In tal modo oltretutto diviene quasi impossibile anche per l'industria di componenti
per l'edilizia riuscire a proporre sul mercato prodotti e materiali di qualità.
Infine la qualità della gestione: non abbiamo una cultura della manutenzione
del territorio, delle città, degli edifici. Ma senza una corretta gestione
degli interventi non potrà mai esserci qualità e senza manutenzione
non ha senso nemmeno parlare di conservazione e di tutela.
Questo è il senso che vorrei fosse attribuito al termine "architettura
di qualità".
Se concordiamo su tale interpretazione capiremo anche meglio i contenuti del
programma futuro dell'IN/ARCH, sapremo tutti su quale terreno svolgere le nostre
azioni.
Se siete convinti che la qualità sia in tutte le fasi del processo edilizio,
nella loro integrazione, allora sarete anche in accordo con me nel sostenere
che il nostro sistema formativo universitario continua a sfornare professionalità
molto poco capaci di produrre qualità.
In particolare le Facoltà di Architettura sembrano aver rinunciato al
compito di formare tecnici con alti livelli di professionalità per far
laureare cultori della materia con un diffuso disprezzo per tutto ciò
che è tecnologia, procedura, normativa, pratica professionale e via dicendo.
Cultori della materia, oltrettutto, convinti che ogni loro opera dovrà
costituire sempre ed in ogni luogo un monumento unico.
Abbiamo così in Italia schiere di giovani architetti del tutto inconsapevoli
che il loro mestiere è finalizzato al costruire, ma straordinariamente
capaci di confezionare opere di grafica pubblicitaria per qualche concorso;
opere che troveranno una transitoria ma appagante visibilità in una delle
tante riviste di architettura sul mercato.
Chiedo ai costruttori ed agli imprenditori presente in questa Assemblea: la
nostra società, il mondo imprenditoriale legato all'edilizia, gli interlocutori
politici hanno bisogno di questo tipo di "professionisti"?
Suscitare nel Paese una nuova domanda di Architettura di qualità.

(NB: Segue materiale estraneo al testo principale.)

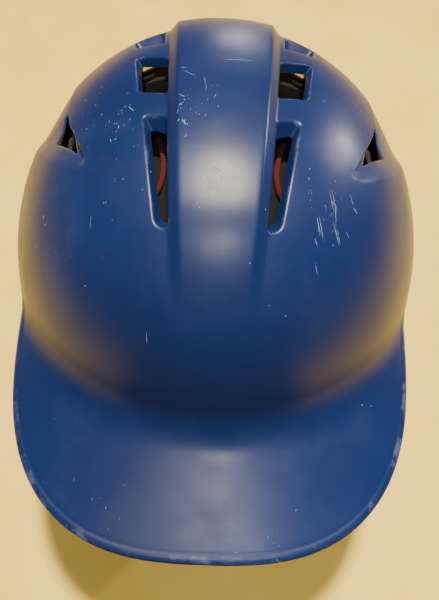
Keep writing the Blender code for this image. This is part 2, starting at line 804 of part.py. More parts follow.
def build_tabs(look):
    """Build the hook-and-loop tabs behind every comfort pad."""
    brow = float(rho_at_height(ROOT_FRONT_Z + 5.0)) - 17
    for side, sign in (("left", 1), ("right", -1)):
        spots = {
            "brow": polar(math.radians(28 * sign), brow),
            "temple": polar(math.radians(97 * sign), 163.0),
            "nape": polar(math.radians(180 - 20 * sign), 198.0),
        }
        for place_name, spot in spots.items():
            tab(f"{side}_{place_name}_hook_tab", spot, TAB_OUT, TAB_IN, look)
        for level, angle in (("front", 150), ("rear", 30)):
            turn = math.radians(angle)
            reach = EAR_RADIUS + 8.5
            spot = from_side(EAR_CENTRE[0] + reach * math.cos(turn),
                             EAR_CENTRE[1] + reach * math.sin(turn))
            spot = spot * np.array([sign, 1.0])
            tab(f"{side}_ear_{level}_hook_tab", spot, WALL + GAP, WALL + 2.0, look, 5.5)
        spot = from_plan(np.array(46.0 * sign), np.array(60.0))
        tab(f"{side}_crown_hook_tab", spot, TAB_OUT, TAB_IN, look, 5.5)


def main():
    """Clear the scene and build the helmet."""
    for item in list(bpy.data.objects):
        bpy.data.objects.remove(item, do_unlink=True)
    build_shell(material("shell_blue", ROYAL_BLUE, 0.38))
    build_liner(material("foam_yellow", FOAM_YELLOW, 0.85),
                material("foam_charcoal", FOAM_CHARCOAL, 0.85))
    build_pads(material("pad_fabric", PAD_CHARCOAL, 0.92),
               material("piping_red", PIPING_RED, 0.75))
    build_tabs(material("hook_black", TAB_BLACK, 0.9))


main()
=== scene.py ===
"""Looks of the batting helmet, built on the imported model.

The map functions repeat part.py's: a map point (p, q) lies at the distance hypot(p, q)
from the crown, down the meridian at the angle theta, 0 at the front. They work in
millimetres, and meshes are made in metres.
"""
import math

import bpy
import numpy as np
from mathutils import Matrix, Vector
from mathutils.bvhtree import BVHTree
from mathutils.geometry import delaunay_2d_cdt
from mathutils.kdtree import KDTree


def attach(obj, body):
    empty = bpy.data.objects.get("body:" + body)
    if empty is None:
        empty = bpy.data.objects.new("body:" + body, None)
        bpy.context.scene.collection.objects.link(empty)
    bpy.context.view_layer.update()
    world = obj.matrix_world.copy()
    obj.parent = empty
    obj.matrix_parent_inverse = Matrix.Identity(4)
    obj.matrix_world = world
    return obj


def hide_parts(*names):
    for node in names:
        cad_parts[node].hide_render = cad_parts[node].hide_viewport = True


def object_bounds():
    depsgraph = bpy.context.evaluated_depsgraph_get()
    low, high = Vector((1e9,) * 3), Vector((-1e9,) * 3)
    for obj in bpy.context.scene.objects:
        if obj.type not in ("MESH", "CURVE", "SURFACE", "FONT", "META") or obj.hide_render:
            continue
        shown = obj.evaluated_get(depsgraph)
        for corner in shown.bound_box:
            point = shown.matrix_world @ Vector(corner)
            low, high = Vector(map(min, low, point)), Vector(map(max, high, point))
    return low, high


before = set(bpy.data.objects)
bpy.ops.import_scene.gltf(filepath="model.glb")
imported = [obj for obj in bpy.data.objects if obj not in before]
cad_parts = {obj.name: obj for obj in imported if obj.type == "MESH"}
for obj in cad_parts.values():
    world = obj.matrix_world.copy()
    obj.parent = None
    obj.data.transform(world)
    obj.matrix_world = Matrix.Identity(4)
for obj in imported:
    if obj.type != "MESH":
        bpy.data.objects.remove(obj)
CAD_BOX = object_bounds()

MM = 0.001

# Crown
HALF_WIDTH = 107.2
FRONT_LENGTH = 118.9
REAR_LENGTH = 122.1
PLAN_POWER = 2.05
EQUATOR_Z = 105.0
CROWN_RISE = 111.5
CROWN_FULLNESS = 0.10
SIDE_LEAN = 0.06
REAR_LEAN = 0.14
WALL = 3.5
QUARTER = CROWN_RISE * (1 + CROWN_FULLNESS) * math.pi / 2
LEAN_REACH = QUARTER * 2 / math.pi

# Raised centre rib
RIB_HEIGHT = 3.6
RIB_CHAMFER = 4.6
RIB_MID_HALF = 18.6
RIB_WIDENING = 0.058
RIB_FRONT = (-104.0, -52.0)

# Bill
BILL_HALF = 97.5
BILL_BACK_Y = -55.0
BILL_NOTCH_Y = 43.0
BILL_REACH = 114.5
BILL_POWER = 2.7
BILL_TIP_Z = 115.5
ROOT_FRONT_Z = 133.0
ROOT_SIDE_DROP = 8.0
ROOT_FILLET = 18.0

# Ear flaps, as (distance behind the side line, height, radius) on the unrolled side wall
UNROLL = 1.9
NOTCH_GAP = 1.5
FLAP_CORNERS = [
    (-38.0, 92.0, 30.0),
    (-38.0, 58.0, 30.0),
    (-46.0, 24.0, 22.0),
    (-37.0, 0.0, 16.0),
    (40.0, 0.0, 18.0),
    (54.0, 54.0, 32.0),
]
NAPE_Z = 58.0
EAR_CENTRE = (-3.0, 46.0)
EAR_RADIUS = 18.0

# Vents in plan, +X side: (front inner, front outer, rear outer, rear inner). A vent's wall
# slopes in from its lip to its hole, or is cut straight through the shell.
VENTS = {
    "front_slot": {
        "hole": [(20.4, -56.8), (23.8, -54.8), (31.3, -12.4), (23.5, -15.8)],
        "lip": [(19.5, -59.6), (24.7, -57.4), (32.9, -8.6), (22.8, -11.2)],
        "corner": 1.2,
        "depth": 5.5,
        "straight": False,
    },
    "square": {
        "hole": [(24.4, 4.2), (36.0, 7.8), (40.0, 34.0), (26.2, 28.2)],
        "lip": [(23.4, 2.8), (36.6, 6.4), (41.0, 35.4), (25.2, 29.0)],
        "corner": 0.8,
        "depth": 4.5,
        "straight": False,
    },
    "rear": {
        "hole": [(29.0, 46.5), (42.0, 50.0), (44.0, 62.5), (31.0, 65.5)],
        "lip": [(28.2, 45.2), (43.0, 48.6), (45.6, 64.0), (30.2, 67.5)],
        "corner": 1.2,
        "depth": 6.5,
        "straight": False,
    },
    "scoop": {
        "hole": [(66.0, -15.4), (84.0, 2.2), (85.8, 27.5), (77.3, 24.6), (73.2, 2.2)],
        "lip": [(64.2, -15.2), (79.2, 1.8), (80.3, 26.5), (75.2, 24.0), (71.4, 2.0)],
        "corner": 0.8,
        "depth": 9.0,
        "straight": True,
    },
}
VENT_WALL = 2.4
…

Spiegare alla collettività che la questione architettonica e territoriale
ha una straordinaria importanza per la propria qualità della vita.
Cercare alleanze con tutti i soggetti che condividono questo obiettivo e siglare
con loro un nuovo patto di azione.
Un patto che proponiamo innanzitutto ai nostri soci istituzionali: all'ANCE,
all'INU , al CNI, al CNA, all'OICE, alla Federlegno Arredo, alle Amministrazioni
locali e così via.
Sulla base di questo patto potremo tornare a convocare quel Tavolo di concertazione
che avevamo avviato dopo il nostro Congresso del 2000. Ma dobbiamo convocarlo
su ordini del giorno concreti, proponendo azioni incisive e prese di posizione
chiare, da inviare con continuità a Commissioni Parlamentari, organi
di governo, partiti, stampa, televisioni e così via. Altrimenti non susciteremo
mai l'interesse dei nostri interlocutori.

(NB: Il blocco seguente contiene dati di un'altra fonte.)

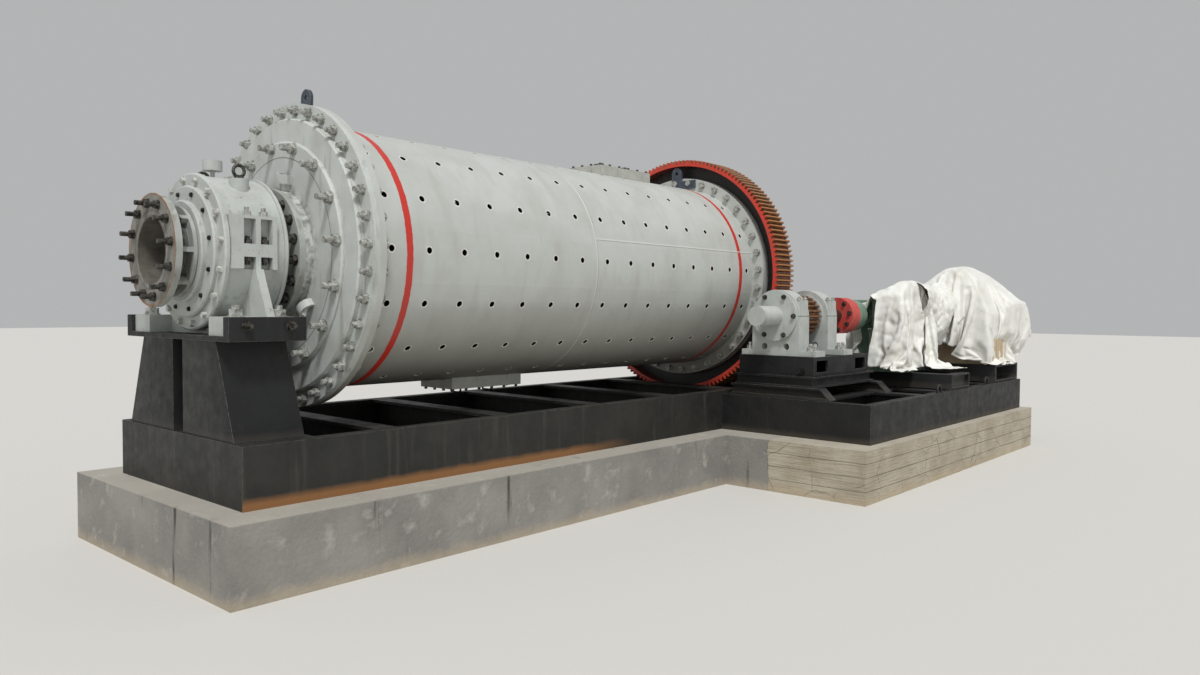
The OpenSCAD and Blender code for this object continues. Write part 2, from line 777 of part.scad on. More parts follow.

Sintetizzo così il senso del mio intervento ma soprattutto il senso del
lavoro fatto in questi anni come Presidente dell'IN/ARCH e il contenuto del
programma che propongo a tutti voi per il futuro dell'IN/ARCH.
Questo è anche il punto di partenza per il nostro prossimo Congresso
Nazionale che vorremmo organizzare (se ne avremo le risorse) per il prossimo
autunno.
Dico con chiarezza che non mi interessa organizzare un congresso di tipo accademico.
Se vogliamo parlare di infrastrutture dovremo farlo interloquendo prima di tutto
con chi ha la responsabilità di programmare e realizzare le infrastrutture
in Italia: le Ferrovie dello Stato, la Società Autostrade, l'ANAS, la
Società Infrastrutture s.p.a. ecc.
Vorrei che il Congresso IN/ARCH fosse un occasione per interrogare questi referenti,
provocarli, dimostrare che in altri paesi europei si fa già oggi architettura
delle infrastrutture e che è possibile farlo anche nel nostro Paese.
Qualcuno ha sollevato l'obiezione che in tal modo si rende il Congresso poco
appetibile per gli architetti.
Io rispondo con una provocazione: "peggio per loro".
Se gli architetti non capiscono che un patto per la qualità del territorio
va siglato anche con questi soggetti, l'in/arch ha il compito di spiegarglielo.
Avremo forse una star dell'architettura internazionale in meno e pochi studenti
universitari ma saremo stati coerenti con il nostro programma.